__TASK TO CARRY OUT__. Write out every line below that includes the word "from".
=-=-=
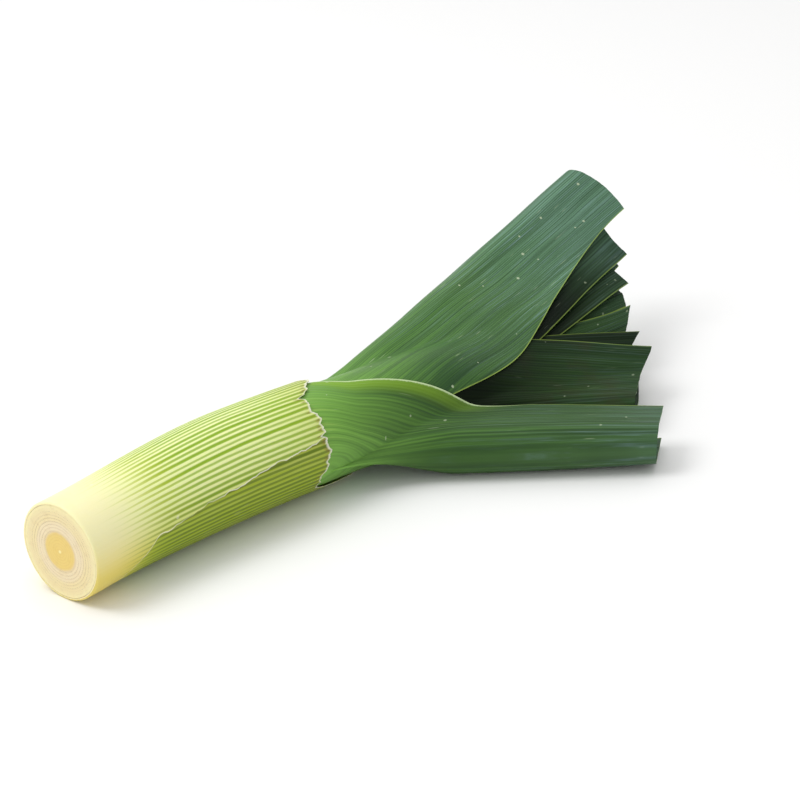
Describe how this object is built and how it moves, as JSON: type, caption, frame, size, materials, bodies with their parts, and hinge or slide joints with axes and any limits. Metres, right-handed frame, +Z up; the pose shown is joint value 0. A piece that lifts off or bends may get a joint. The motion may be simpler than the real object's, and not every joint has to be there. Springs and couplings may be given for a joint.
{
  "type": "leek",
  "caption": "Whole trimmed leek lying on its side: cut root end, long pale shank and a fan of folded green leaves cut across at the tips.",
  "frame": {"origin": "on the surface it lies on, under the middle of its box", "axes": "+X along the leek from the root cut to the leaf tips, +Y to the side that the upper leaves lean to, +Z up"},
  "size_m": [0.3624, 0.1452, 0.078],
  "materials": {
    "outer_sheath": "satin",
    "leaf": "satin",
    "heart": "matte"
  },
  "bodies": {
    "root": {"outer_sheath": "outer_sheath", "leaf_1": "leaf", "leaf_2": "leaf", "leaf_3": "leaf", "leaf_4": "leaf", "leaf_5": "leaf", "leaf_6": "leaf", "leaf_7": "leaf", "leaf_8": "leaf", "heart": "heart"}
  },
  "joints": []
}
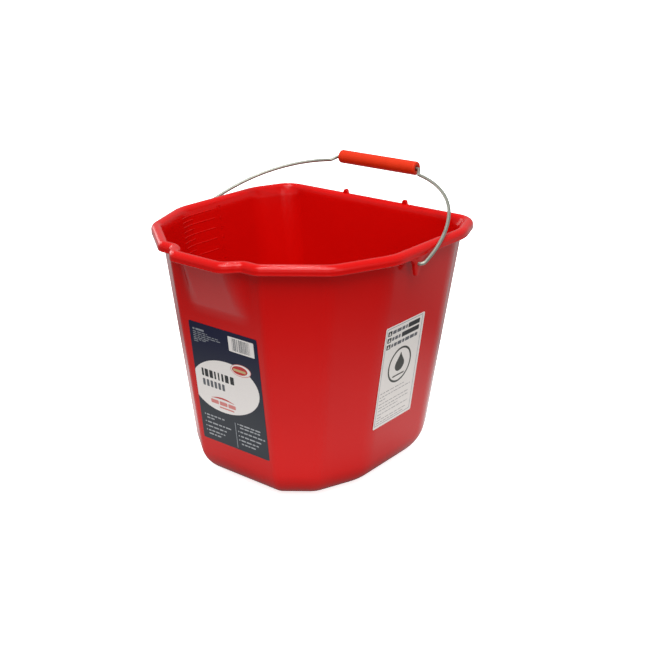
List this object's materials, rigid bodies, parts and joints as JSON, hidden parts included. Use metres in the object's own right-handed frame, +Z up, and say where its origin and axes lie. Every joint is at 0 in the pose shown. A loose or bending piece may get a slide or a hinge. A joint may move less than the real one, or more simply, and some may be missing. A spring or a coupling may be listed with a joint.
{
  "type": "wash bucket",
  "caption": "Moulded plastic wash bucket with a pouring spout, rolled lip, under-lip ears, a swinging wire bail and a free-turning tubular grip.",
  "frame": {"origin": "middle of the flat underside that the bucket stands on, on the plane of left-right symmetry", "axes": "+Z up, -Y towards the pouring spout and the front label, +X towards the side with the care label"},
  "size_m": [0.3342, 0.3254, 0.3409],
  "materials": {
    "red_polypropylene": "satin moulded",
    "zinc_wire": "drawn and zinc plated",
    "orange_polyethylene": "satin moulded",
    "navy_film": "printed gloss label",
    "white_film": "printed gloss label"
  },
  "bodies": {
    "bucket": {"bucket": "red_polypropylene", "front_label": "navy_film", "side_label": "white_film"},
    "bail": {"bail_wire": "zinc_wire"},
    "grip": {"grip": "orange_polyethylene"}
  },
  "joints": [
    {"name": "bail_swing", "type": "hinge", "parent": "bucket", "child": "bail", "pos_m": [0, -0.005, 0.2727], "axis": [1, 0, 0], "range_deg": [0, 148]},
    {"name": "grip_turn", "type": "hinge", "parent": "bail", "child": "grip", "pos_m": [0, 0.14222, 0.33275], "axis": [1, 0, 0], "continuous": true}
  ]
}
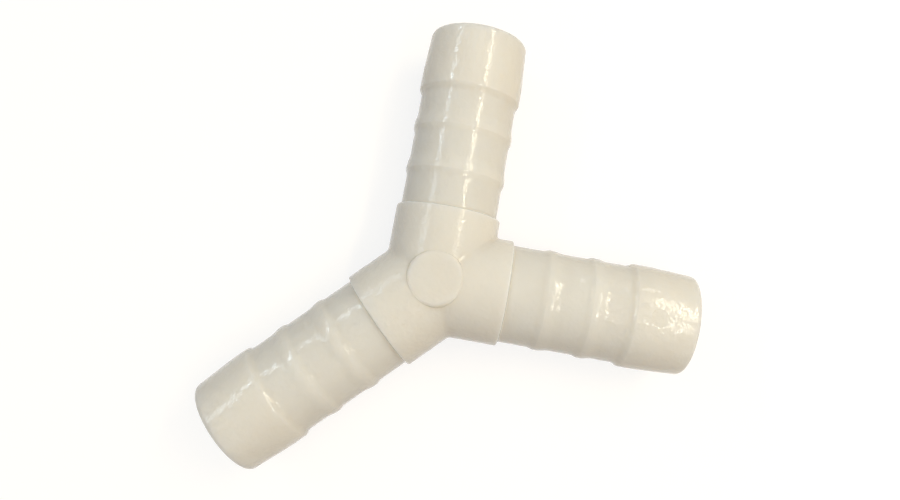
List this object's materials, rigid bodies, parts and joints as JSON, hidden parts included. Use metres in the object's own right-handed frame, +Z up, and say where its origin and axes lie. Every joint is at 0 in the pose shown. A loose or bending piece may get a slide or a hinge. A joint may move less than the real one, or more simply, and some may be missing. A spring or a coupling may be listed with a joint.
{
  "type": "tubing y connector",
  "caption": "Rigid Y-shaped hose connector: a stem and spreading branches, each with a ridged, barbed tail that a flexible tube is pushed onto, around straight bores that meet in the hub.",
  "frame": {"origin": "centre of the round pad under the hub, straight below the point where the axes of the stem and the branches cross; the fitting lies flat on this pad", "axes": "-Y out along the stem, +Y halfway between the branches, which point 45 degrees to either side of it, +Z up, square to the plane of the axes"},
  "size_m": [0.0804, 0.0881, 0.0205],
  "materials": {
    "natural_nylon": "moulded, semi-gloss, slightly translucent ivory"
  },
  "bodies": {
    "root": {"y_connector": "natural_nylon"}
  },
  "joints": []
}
=-=-=
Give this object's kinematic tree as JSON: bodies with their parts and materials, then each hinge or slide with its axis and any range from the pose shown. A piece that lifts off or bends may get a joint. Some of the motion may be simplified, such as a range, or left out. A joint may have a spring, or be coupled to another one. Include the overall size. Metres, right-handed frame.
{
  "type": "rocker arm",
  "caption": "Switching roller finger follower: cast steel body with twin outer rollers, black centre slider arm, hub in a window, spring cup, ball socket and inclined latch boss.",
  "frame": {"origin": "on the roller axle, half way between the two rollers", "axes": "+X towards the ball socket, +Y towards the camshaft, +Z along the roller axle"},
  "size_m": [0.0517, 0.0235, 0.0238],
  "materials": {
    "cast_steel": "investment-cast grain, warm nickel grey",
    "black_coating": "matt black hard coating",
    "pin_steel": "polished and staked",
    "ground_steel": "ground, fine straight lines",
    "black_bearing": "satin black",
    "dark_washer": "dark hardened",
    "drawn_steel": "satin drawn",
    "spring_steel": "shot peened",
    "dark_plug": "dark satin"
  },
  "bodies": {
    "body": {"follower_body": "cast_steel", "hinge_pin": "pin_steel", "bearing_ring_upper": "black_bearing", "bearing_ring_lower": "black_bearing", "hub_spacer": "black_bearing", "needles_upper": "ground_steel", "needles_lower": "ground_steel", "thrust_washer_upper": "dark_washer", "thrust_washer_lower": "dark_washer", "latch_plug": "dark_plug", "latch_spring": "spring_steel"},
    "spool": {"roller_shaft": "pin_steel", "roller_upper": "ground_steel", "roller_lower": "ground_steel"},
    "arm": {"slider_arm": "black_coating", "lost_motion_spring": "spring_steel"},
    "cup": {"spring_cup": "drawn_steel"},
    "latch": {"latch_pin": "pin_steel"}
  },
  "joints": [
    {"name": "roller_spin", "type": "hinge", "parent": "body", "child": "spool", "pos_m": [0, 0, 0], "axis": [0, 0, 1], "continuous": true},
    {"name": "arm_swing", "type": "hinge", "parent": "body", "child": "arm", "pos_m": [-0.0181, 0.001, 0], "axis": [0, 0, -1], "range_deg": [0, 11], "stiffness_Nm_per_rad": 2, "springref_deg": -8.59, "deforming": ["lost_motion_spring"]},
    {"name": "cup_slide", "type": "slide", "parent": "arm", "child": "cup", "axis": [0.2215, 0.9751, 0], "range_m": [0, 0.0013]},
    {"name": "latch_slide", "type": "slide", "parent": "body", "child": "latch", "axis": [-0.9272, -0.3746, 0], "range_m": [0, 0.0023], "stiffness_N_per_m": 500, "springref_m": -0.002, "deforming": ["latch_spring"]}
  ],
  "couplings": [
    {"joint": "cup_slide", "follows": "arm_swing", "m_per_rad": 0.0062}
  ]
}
=-=-=
__SOLUTION FOR THIS EXERCISE__.
  "frame": {"origin": "on the surface it lies on, under the middle of its box", "axes": "+X along the leek from the root cut to the leaf tips, +Y to the side that the upper leaves lean to, +Z up"},
Give this object's kinematic tree as JSON: bodies with their parts and materials, then each hinge or slide with its axis and any range from the pose shown. A piece that lifts off or bends may get a joint. Some of the motion may be simplified, such as a range, or left out. A joint may have a spring, or be coupled to another one. Include the overall size. Metres, right-handed frame.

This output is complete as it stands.